Even Visual Basic has a crude variant in the form of:

    On Error { GoTo N | Resume Next }

Algebraic effects can actually be implemented with delimited continuations [0].

Algebraic effects are more aimed towards statically typed languages like Haskell or Ocaml. They can replace most uses of monad transformers, which has both cognitive and performance benefits.

As you showed, there are better ways of solving the problem in lisps.

Tagless final algebras are another much more popular alternative that has been proven very effective in practical software. In tagless final, one writes composable DSLs (which are just records of functions) with the nature and interpretation of effects left abstract.

One then writes interpreters which interpret the DSL, giving meaning to the effects. This achieves the same fundamental goals as algebraic effects, but just using the ordinary language features of static FP languages.

[0] https://docs.racket-lang.org/reference/eval-model.html#%28pa...

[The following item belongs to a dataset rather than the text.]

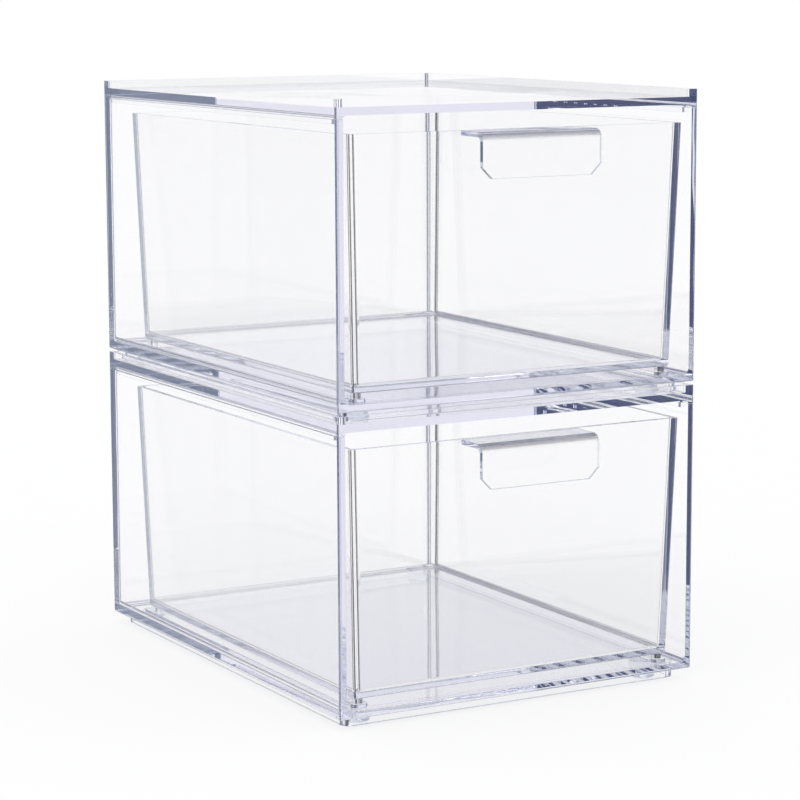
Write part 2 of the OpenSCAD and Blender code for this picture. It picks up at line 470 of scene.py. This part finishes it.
# The tub to the size of its CAD node
def makeTub(unit):
    low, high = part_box(unit + "_drawer_tub")
    rate = math.tan(math.radians(tub["draft"]))
    footHeight = tub["footHeight"] * millimetre
    underside = low.z + footHeight
    floorTop = underside + tub["floor"] * millimetre
    mouth = tub["mouth"] * millimetre
    # The hollow's sides lean on above the edge, so it is wider at its own top
    wider = 2 * (mouth * rate - tub["wall"] * millimetre)
    footLength = footHeight + tub["floor"] / 2 * millimetre
    footLow = low.z + moulding["hairline"] * millimetre
    sizes = {
        "Width": high.x - low.x,
        "Depth": high.y - low.y,
        "Height": high.z - underside,
        "Outer Radius": tub["outerRadius"] * millimetre,
        "Underside": underside,
        "Inside Width": high.x - low.x + wider,
        "Inside Depth": high.y - low.y + wider,
        "Inside Height": high.z - floorTop + mouth,
        "Inner Radius": tub["innerRadius"] * millimetre,
        "Floor Top": floorTop,
        "Draft": rate,
        "Middle": (low.y + high.y) / 2,
        "Foot Radius": tub["footDiameter"] / 2 * millimetre,
        "Foot Length": footLength,
        "Foot Middle": footLow + footLength / 2,
        "Foot Span X": high.x - low.x - 2 * tub["footInFromSide"] * millimetre,
        "Foot Span Y": high.y - low.y - 2 * tub["footInFromEnd"] * millimetre,
    }
    piece = shapedObject(unit + "DrawerTub", tubTree(sizes), sizes)
    whole = piece.modifiers.new("wholeFaces", "DECIMATE")
    whole.decimate_type = "DISSOLVE"
    whole.angle_limit = math.radians(moulding["flatAngle"])
    roundEdges(piece, tub["edgeRadius"])
    return plainPiece(piece)


pad = {"edgeRadius": 1.0, "steps": 64, "edgeSteps": 5}


# Four round pads under one case, each a turned disc
def padTree(sizes):
    tree, given = shapeTree("standingPads", sizes)
    disc = addNode(tree, "GeometryNodeMeshCylinder", inputs={
        "Vertices": pad["steps"],
        "Radius": given["Radius"],
        "Depth": given["Height"],
    })
    pads = atFourCorners(tree, given["Span X"], given["Span Y"], {
        "Y": given["Middle"],
        "Z": given["Height Middle"],
    }, disc)
    endTree(tree, pads, padSilicone)
    return tree


# The pads of one unit, a hairline short at both ends so that they press on nothing
def makePads(unit):
    frontLow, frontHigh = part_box(unit + "_pad_front_left")
    backLow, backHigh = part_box(unit + "_pad_back_right")
    hairline = moulding["hairline"] * millimetre
    sizes = {
        "Radius": (frontHigh.x - frontLow.x) / 2,
        "Height": frontHigh.z - frontLow.z - 2 * hairline,
        "Height Middle": (frontHigh.z + frontLow.z) / 2,
        "Span X": backLow.x - frontLow.x,
        "Span Y": backLow.y - frontLow.y,
        "Middle": (frontLow.y + backHigh.y) / 2,
    }
    piece = shapedObject(unit + "Pads", padTree(sizes), sizes)
    bevel = piece.modifiers.new("softEdges", "BEVEL")
    bevel.width = pad["edgeRadius"] * millimetre
    bevel.segments = pad["edgeSteps"]
    bevel.limit_method = "ANGLE"
    return plainPiece(piece)


for unit in units:
    case = mouldedPiece(unit + "Case", unit + "_case", caseStyrene)
    lid = mouldedPiece(unit + "Lid", unit + "_lid", caseStyrene, liftSeam(unit))
    pads = makePads(unit)
    drawer = makeTub(unit)
    handle = mouldedPiece(unit + "DrawerHandle", unit + "_drawer_handle", drawerStyrene,
                          joinFront(unit))
    padNodes = [unit + "_pad_" + end + "_" + side
                for end in ("front", "back") for side in ("left", "right")]
    dressed = [
        (case, [unit + "_case"], unit + "_unit", "case_styrene"),
        (lid, [unit + "_lid"], unit + "_unit", "case_styrene"),
        (pads, padNodes, unit + "_unit", "clear_silicone"),
        (drawer, [unit + "_drawer_tub"], unit + "_drawer", "drawer_styrene"),
        (handle, [unit + "_drawer_handle"], unit + "_drawer", "drawer_styrene"),
    ]
    for piece, nodes, body, slot in dressed:
        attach(piece, body)
        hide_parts(*nodes)
    print(unit, "unit dressed:", [len(row[0].data.polygons) for row in dressed], "faces")


studio = {
    "floorSize": 6.0,  # metres
    "floorWhite": "#F4F4F6",
    "floorGlow": 0.85,  # share of the paper's white that doesn't depend on the light
    "sweepFrom": 0.3,  # metres from the middle at which the paper begins to fade into white
    "sweepTo": 1.1,
    "worldLight": 0.9,
    "tallWall": 75.0,  # how high the dark wall behind the camera stands
    "lowWall": 19.0,  # how high the dark walls behind the object stand
    "wallTurn": 0.1,  # how gently the tall wall goes over into the low ones
    "wallSoft": 0.04,
    "levelTo": 5.0,  # light is nearly level up to this slope
    "levelSoft": 1.0,
    "levelBounces": 1.5,  # reflections after which nearly level light has run inside a plate
    "steepBounces": 2.5,  # the same for all other light
    "ceiling": "#C8CCDA",
    "ceilingFrom": 13.0,
    "ceilingSoft": 4.0,
    # What stands round the object, by direction in degrees from the right side on
    "room": [
        (0, "#4F7FE0"), (14, "#9DBBF2"), (22, "#E6E6F4"), (84, "#E6E6F4"), (90, "#9DBBF2"),
        (96, "#2F4FB0"), (102, "#24366E"), (150, "#16224A"), (172, "#5A6FA8"), (190, "#B8BCD0"),
        (250, "#B8BCD0"), (266, "#5C6376"), (276, "#3A4F74"), (332, "#3A4F74"), (346, "#2F5FD0"),
        (360, "#4F7FE0"),
    ],
}


# The upward share of a direction with this slope
def rise(slope):
    return math.sin(math.radians(slope))


# Whether light has been reflected more often than this, as light that runs inside a plate is
def isGuided(tree, bounces):
    ray = addNode(tree, "ShaderNodeLightPath")
    return addNode(tree, "ShaderNodeMath", {"operation": "GREATER_THAN"}, {
        0: ray.outputs["Glossy Depth"],
        1: bounces,
    }).outputs[0]


# Pale paper that takes the object's shadow and fades into the white background
def makeFloor():
    half = studio["floorSize"] / 2
    mesh = bpy.data.meshes.new("floor")
    corners = [(-half, -half, 0), (half, -half, 0), (half, half, 0), (-half, half, 0)]
    mesh.from_pydata(corners, [], [(0, 1, 2, 3)])
    floor = bpy.data.objects.new("floor", mesh)
    scene.collection.objects.link(floor)
    material, tree = freshMaterial("matteStudioPaper")
    paper = addNode(tree, "ShaderNodeBsdfDiffuse", inputs={
        "Color": linearColour(studio["floorWhite"]),
    })
    glow = addNode(tree, "ShaderNodeEmission", inputs={"Color": linearColour("#FFFFFF")})
    place = addNode(tree, "ShaderNodeTexCoord")
    distance = addNode(tree, "ShaderNodeVectorMath", {"operation": "LENGTH"}, {
        0: place.outputs["Object"],
    })
    fade = addNode(tree, "ShaderNodeMapRange", {"interpolation_type": "SMOOTHSTEP"}, {
        "Value": distance.outputs["Value"],
        "From Min": studio["sweepFrom"],
        "From Max": studio["sweepTo"],
        "To Min": studio["floorGlow"],
        "To Max": 1.0,
    })
    ray = addNode(tree, "ShaderNodeLightPath")
    seen = addNode(tree, "ShaderNodeMath", {"operation": "SUBTRACT"}, {
        0: 1.0,
        1: ray.outputs["Is Diffuse Ray"],
    })
    share = addNode(tree, "ShaderNodeMath", {"operation": "MULTIPLY"}, {
        0: seen.outputs[0],
        1: fade.outputs["Result"],
    })
    both = addNode(tree, "ShaderNodeMixShader", inputs={
        0: share.outputs[0],
        1: paper.outputs[0],
        2: glow.outputs[0],
    })
    # Light that has run inside the plastic leaves past the paper's edge
    past = addNode(tree, "ShaderNodeBsdfTransparent")
    edge = addNode(tree, "ShaderNodeMixShader", inputs={
        0: isGuided(tree, studio["steepBounces"]),
        1: both.outputs[0],
        2: past.outputs[0],
    })
    addNode(tree, "ShaderNodeOutputMaterial", inputs={"Surface": edge.outputs[0]})
    mesh.materials.append(material)


# White all round for the eye and for plain reflections; what has run inside the plastic
# comes out at its edges and shows the dark room instead
def makeWorld():
    world = bpy.data.worlds.new("paleStudio")
    scene.world = world
    world.use_nodes = True
    tree = world.node_tree
    tree.nodes.clear()
    direction = addNode(tree, "ShaderNodeTexCoord")
    split = addNode(tree, "ShaderNodeSeparateXYZ", inputs={0: direction.outputs["Generated"]})
    turn = addNode(tree, "ShaderNodeMath", {"operation": "ARCTAN2"}, {
        0: split.outputs["Y"],
        1: split.outputs["X"],
    })
    share = addNode(tree, "ShaderNodeMath", {"operation": "DIVIDE"}, {
        0: turn.outputs[0],
        1: 2 * math.pi,
    })
    around = addNode(tree, "ShaderNodeMath", {"operation": "FLOORED_MODULO"}, {
        0: share.outputs[0],
        1: 1.0,
    })
    ramp = addNode(tree, "ShaderNodeValToRGB", inputs={0: around.outputs[0]})
    stops = ramp.color_ramp.elements
    stops[0].position, stops[0].color = 0, linearColour(studio["room"][0][1])
    stops[1].position, stops[1].color = 1, linearColour(studio["room"][-1][1])
    for angle, colour in studio["room"][1:-1]:
        stops.new(angle / 360).color = linearColour(colour)
    # Dark walls: the one behind the camera is tall, the others are low
    slope = addNode(tree, "ShaderNodeMath", {"operation": "ABSOLUTE"}, {0: split.outputs["Z"]})
    wallTop = addNode(tree, "ShaderNodeMapRange", inputs={
        "Value": split.outputs["Y"],
        "From Min": -studio["wallTurn"],
        "From Max": studio["wallTurn"],
        "To Min": rise(studio["tallWall"]),
        "To Max": rise(studio["lowWall"]),
    })
    over = addNode(tree, "ShaderNodeMath", {"operation": "SUBTRACT"}, {
        0: slope.outputs[0],
        1: wallTop.outputs["Result"],
    })
    band = addNode(tree, "ShaderNodeMapRange", inputs={
        "Value": over.outputs[0],
        "From Min": -studio["wallSoft"],
        "From Max": studio["wallSoft"],
        "To Min": 1.0,
        "To Max": 0.0,
    })
    # Nearly level light comes from the lid plate after two reflections, other light after more
    bounces = addNode(tree, "ShaderNodeMapRange", inputs={
        "Value": slope.outputs[0],
        "From Min": rise(studio["levelTo"] - studio["levelSoft"]),
        "From Max": rise(studio["levelTo"] + studio["levelSoft"]),
        "To Min": studio["levelBounces"],
        "To Max": studio["steepBounces"],
    })
    dark = addNode(tree, "ShaderNodeMath", {"operation": "MULTIPLY"}, {
        0: band.outputs["Result"],
        1: isGuided(tree, bounces.outputs["Result"]),
    })
    # The ceiling is darker than the backdrop, and every turned edge shows it
    high = addNode(tree, "ShaderNodeMapRange", inputs={
        "Value": split.outputs["Z"],
        "From Min": rise(studio["ceilingFrom"] - studio["ceilingSoft"]),
        "From Max": rise(studio["ceilingFrom"] + studio["ceilingSoft"]),
    })
    backdrop = addNode(tree, "ShaderNodeMix", {"data_type": "RGBA"}, {
        "Factor": high.outputs[0],
        6: linearColour("#FFFFFF"),
        7: linearColour(studio["ceiling"]),
    })
    colour = addNode(tree, "ShaderNodeMix", {"data_type": "RGBA"}, {
        "Factor": dark.outputs[0],
        6: backdrop.outputs[2],
        7: ramp.outputs["Color"],
    })
    room = addNode(tree, "ShaderNodeBackground", inputs={"Color": colour.outputs[2]})
    light = addNode(tree, "ShaderNodeBackground", inputs={
        "Color": linearColour("#FFFFFF"),
        "Strength": studio["worldLight"],
    })
    white = addNode(tree, "ShaderNodeBackground", inputs={"Color": linearColour("#FFFFFF")})
    ray = addNode(tree, "ShaderNodeLightPath")
    lit = addNode(tree, "ShaderNodeMixShader", inputs={
        0: ray.outputs["Is Diffuse Ray"],
        1: room.outputs[0],
        2: light.outputs[0],
    })
    seen = addNode(tree, "ShaderNodeMixShader", inputs={
        0: ray.outputs["Is Camera Ray"],
        1: lit.outputs[0],
        2: white.outputs[0],
    })
    addNode(tree, "ShaderNodeOutputWorld", inputs={"Surface": seen.outputs[0]})


photoCamera = {
    "azimuth": -29.494,
    "elevation": 8.853,
    "roll": -0.211,
    "distance": 1171.15,
    "aimRight": 4.932,
    "aimUp": -10.858,
    "rimHeight": 3.2,  # from the lower lid's plate, which it aims at, to that lid's top
    "lens": 123.404,
    "sensor": 36,
    "nearest": 50.0,
}


# Looks at the middle of the stack from the front left, turned as the photograph is
def makeCamera():
    turn = math.radians(photoCamera["azimuth"])
    lift = math.radians(photoCamera["elevation"])
    roll = math.radians(photoCamera["roll"])
    level = Vector((math.cos(turn), math.sin(turn), 0))
    outward = Vector((math.sin(turn), -math.cos(turn), 0))
    back = outward * math.cos(lift) + Vector((0, 0, math.sin(lift)))
    upright = back.cross(level)
    right = level * math.cos(roll) + upright * math.sin(roll)
    up = upright * math.cos(roll) - level * math.sin(roll)
    caseLow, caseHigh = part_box("lower_case")
    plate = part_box("lower_lid")[1].z - photoCamera["rimHeight"] * millimetre
    middle = Vector((0, (caseLow.y + caseHigh.y) / 2, plate))
    aside = right * photoCamera["aimRight"] + up * photoCamera["aimUp"]
    place = middle + (aside + back * photoCamera["distance"]) * millimetre
    camera = bpy.data.objects.new("photoCamera", bpy.data.cameras.new("photoCamera"))
    camera.data.sensor_width = photoCamera["sensor"]
    camera.data.lens = photoCamera["lens"]
    camera.data.clip_start = photoCamera["nearest"] * millimetre
    turned = Matrix((right, up, back)).transposed().to_4x4()
    camera.matrix_world = Matrix.Translation(place) @ turned
    scene.collection.objects.link(camera)
    scene.camera = camera


# In metres and watts
softbox = {"place": (-0.5, -0.6, 1.9), "target": (0, 0, 0.1), "size": 1.6, "power": 14.0}


# One wide soft lamp above and in front of the object
def makeLamp():
    lamp = bpy.data.lights.new("softboxAbove", "AREA")
    lamp.shape = "SQUARE"
    lamp.size = softbox["size"]
    lamp.energy = softbox["power"]
    holder = bpy.data.objects.new("softboxAbove", lamp)
    holder.location = softbox["place"]
    aim = Vector(softbox["target"]) - Vector(softbox["place"])
    holder.rotation_euler = aim.to_track_quat("-Z", "Y").to_euler()
    scene.collection.objects.link(holder)
    holder.visible_camera = False


makeFloor()
makeWorld()
makeCamera()
makeLamp()
scene.view_settings.view_transform = "Standard"
# Light that runs inside a plate is reflected dozens of times before it leaves
mostBounces = 128
scene.cycles.max_bounces = mostBounces
scene.cycles.transmission_bounces = mostBounces
scene.cycles.glossy_bounces = mostBounces
scene.cycles.transparent_max_bounces = mostBounces
scene.cycles.caustics_reflective = False
scene.cycles.caustics_refractive = False
print("studio made")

[1] http://okmij.org/ftp/tagless-final/index.html

  • Algebraic effects and delimited continuations are strictly more powerful than the Common Lisp condition system which is largely powered by the lexical goto (or return-from) feature. Invoking a restart can only unwind the stack (and the bit which is unwound can never be gotten to again), whereas algebraic effects allow more of a “forking” behaviour.